Quoting the mass ranges from Section 4.4, above $42 M_\odot$ things start to change. The helium core is now massive enough that it can reach a temperature of about $10^9 K$, at which the production of electron-positron pairs becomes efficient. This soften the equation of state to an adiabatic index below $4/3$, reducing the pressure support and inducing the contraction of the core. This process is called pair instability and is thought to occur only for very low metallicity stars that are able to form such massive helium cores. If the helium core has a mass $42 M_\odot < m_{He} < 65 M_\odot$, the energy produced during the contraction is able to reverse the collapse. The star will then undergo a series of violent pulsations (Yoshida et al. 2016, Woosley 2017) until it has lost enough mass to stabilize the pair production, and will (likely?) eventually collapse into a black hole without further explosions.
If instead $65 M_\odot < m_{He} < 133 M_\odot$, the first pulsation is strong enough to completely unbind the star, that explodes in a Pair Instability SuperNova (PISN), leaving no remnant behind. These highly energetic events are thought to be important to the early chemical evolution of the universe (due to the large amount of metals expelled) (de Bennassuti et al. 2017), but have not been conclusively observed yet, although there is some hope in the next generation of telescopes (see for ex. Moriya et al. 2022, Tanikawa et al. 2022). Since stars in this mass range do not produce a black hole, it is expected that we should observe a gap in the black hole mass distribution, called pair-instability gap, but there is currently no evidence for this (The LVK collaboration, 2021).

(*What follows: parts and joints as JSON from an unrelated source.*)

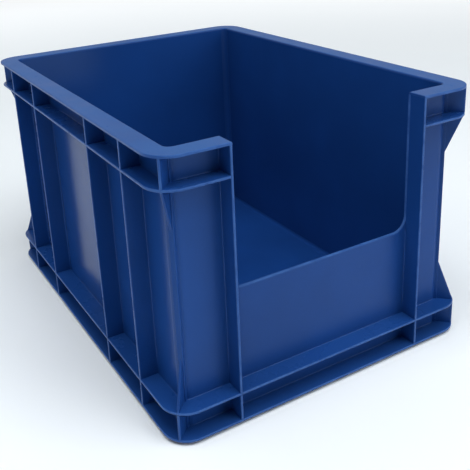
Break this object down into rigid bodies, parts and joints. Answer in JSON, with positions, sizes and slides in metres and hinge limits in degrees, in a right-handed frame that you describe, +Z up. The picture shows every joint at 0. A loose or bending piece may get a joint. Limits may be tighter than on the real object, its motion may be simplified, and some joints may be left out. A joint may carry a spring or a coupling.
{
  "type": "stackable storage bin",
  "caption": "Open-fronted stackable storage bin in ribbed blue plastic, with a flat rim, two flange bands, a picking opening above a low front sill and an inset stacking foot.",
  "frame": {"origin": "middle of the footprint, on the ground under the stacking foot", "axes": "+Z up; the open picking front faces -Y, the closed back +Y, and +X is the bin's right side seen from the front"},
  "size_m": [0.3, 0.4, 0.235],
  "materials": {
    "bin_plastic": "satin injection-moulded polypropylene"
  },
  "bodies": {
    "root": {"back_left_corner": "bin_plastic", "back_right_corner": "bin_plastic", "back_wall": "bin_plastic", "base_flange": "bin_plastic", "floor_cove": "bin_plastic", "floor_plate": "bin_plastic", "front_left_corner": "bin_plastic", "front_left_panel": "bin_plastic", "front_right_corner": "bin_plastic", "front_right_panel": "bin_plastic", "front_sill": "bin_plastic", "left_back_rib": "bin_plastic", "left_opening_rib": "bin_plastic", "left_rib_1": "bin_plastic", "left_rib_2": "bin_plastic", "left_rib_3": "bin_plastic", "left_rib_4": "bin_plastic", "left_wall": "bin_plastic", "lower_flange": "bin_plastic", "right_back_rib": "bin_plastic", "right_opening_rib": "bin_plastic", "right_rib_1": "bin_plastic", "right_rib_2": "bin_plastic", "right_rib_3": "bin_plastic", "right_rib_4": "bin_plastic", "right_wall": "bin_plastic", "stacking_foot": "bin_plastic", "top_rim": "bin_plastic", "upper_flange": "bin_plastic"}
  },
  "joints": []
}
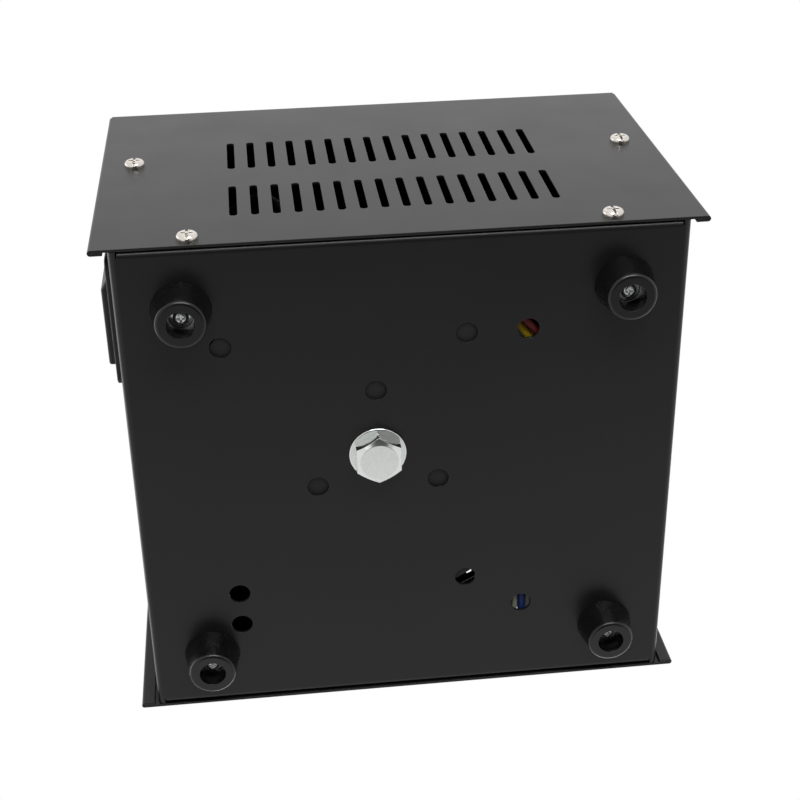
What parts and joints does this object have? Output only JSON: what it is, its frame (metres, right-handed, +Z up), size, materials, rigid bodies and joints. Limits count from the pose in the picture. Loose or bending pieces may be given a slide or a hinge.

Above an helium core mass of $133 M_\odot$, the star is expected to collapse again into a black hole, without any explosion.
A nice way to visualize all these mass ranges is this figure from Spera & Mapelli (2017) that shows the relation between the initial mass of a star (ZAMS stands for zero-age main sequence) and the mass of the black hole remnant produced. Each curve corresponds to a different metallicity, from $Z = 2 \times 10^{-4}$ to $Z = 2 \times 10^{-2}$. Note that the x axis is the initial mass of the star, not the final mass of the helium core. This means that this figure is assuming a relation between initial mass and final mass of the helium core, which is affected by additional (large) uncertainties.
Look, for reference, at the purple dashed line ($Z=2 \times 10^{-4}$) which is the closest to PopIII metallicity. For $m_{ZAMS} < 35 M_\odot$, the core collapse supernova occurs, most of the material is ejected, and a relatively low mass black hole is formed. In the range $35 M_\odot < m_{ZAMS} < 60 M_\odot$, there is a direct collapse into a black hole, in fact $m_{ZAMS} \approx m_{rem}$. For $60 M_\odot < m_{ZAMS} < 110 M_\odot$, pulsational pair instability considerably reduces the final black hole mass, until, for stars with $110 M_\odot < m_{ZAMS} < 230 M_\odot$, a PISN occurs and the mass of the remnant is zero. For initial mass greater than $230 M_\odot$, the direct collapse resumes.
Keep in mind that these numbers are model dependent and considerably more uncertain than the figures for the helium core mass. Also, all the above is not taking into account rotation, which may be of great importance (Meynet et al. 2009, Boyouan et al. 2020)
Second questions
Does (the core of) a pop III star that undergoes a supernova form a proto-neutron star before forming a black hole?
Given the above, I would say no, the mechanisms for explosion is not electron-capture, but pair production.
Third question
The paper you quote is talking about supermassive Pop III stars, an hypothetical kind of star with thousands of solar masses that could be formed as the result of gravitational instabilities in primordial clouds that are not able to fragment through $H_2$ cooling, because a near source of Lyman-Werner radiation is dissociating all the molecular hydrogen. The result is thought to be a monolithic collapse of the cloud that leads to the direct formation of a supermassive black hole in the range $m \approx 10^{4-5} M_\odot$. The authors of the paper argue that for a narrow mass range, instead of forming a black hole, the cloud could form a supermassive star, and that such star would explode in an extremely energetic event. The reasoning behind the apparent self-contradiction in the statement you quote is, in my opinion, the following:
if we detected an energetic event such as the one we are predicting, this would be a confirmation that supermassive stars can form from a direct collapse of a primordial cloud. According to the same mechanisms, similar clouds with a little more or little less mass would instead directly form a supermassive black hole. Thus, the observation of such a supernova would be an indirect confirmation that supermassive black hole heavy seeds can indeed form through direct collapse of the primordial cloud. This would help in addressing the open problem of how the observed supermassive black holes at high redshift could form in such a short time.